= Child marriage in Mali =

Child marriage in Mali is an ongoing practice. Mali has the 5th highest prevalence of female child marriages globally. A study conducted by the Mali Institut National de la Statistique in 2018 found that 15% of 15-19 year old girls were married by the age of 15, a reduction compared to the 18% of women aged 20–49 who had been married by that age. The same study also shows that while 53% of women aged 20–49 were married before the age of 18, the same was true for only 3% of men, with no recorded marriages of boys aged 15 or younger.

The practice of bride kidnapping is a historic tradition in Mali. The act – which involves a would-be groom abducting a girl or woman to make her his bride – is still present in some sections of southern Mali, with cases of school girls being kidnapped at least as recently as 2017.
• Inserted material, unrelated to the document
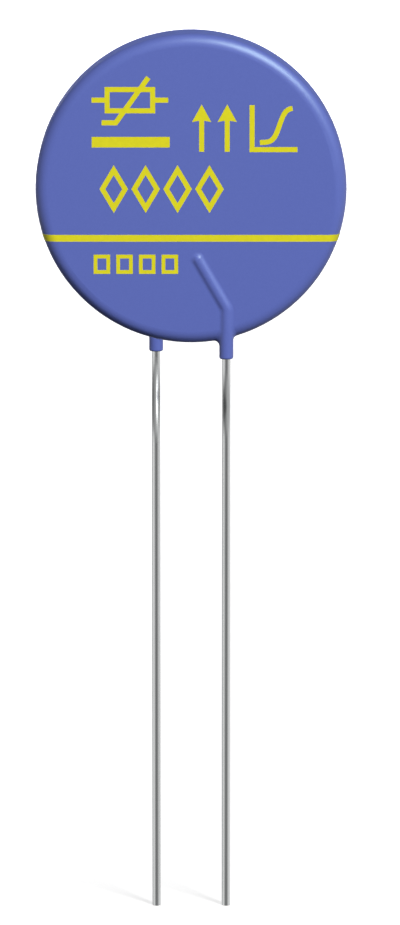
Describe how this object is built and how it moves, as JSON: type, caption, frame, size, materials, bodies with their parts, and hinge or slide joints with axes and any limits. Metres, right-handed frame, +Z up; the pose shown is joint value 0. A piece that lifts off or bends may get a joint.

Marriages of girls under the age of 15 persists in Mali despite the Persons and Family Code (2011) setting the minimum age to 16. Prevalence is highest in rural areas with low literacy and high rates of poverty, in particular the south-western part of the country which is Muslim dominated. The regions of the country with the highest rates of child marriage are Kayes, Sikasso and Mopti.

On 11 October 2015, First Lady of Mali Keïta Aminata Maiga launched a national campaign to end the practice of child marriage in Mali.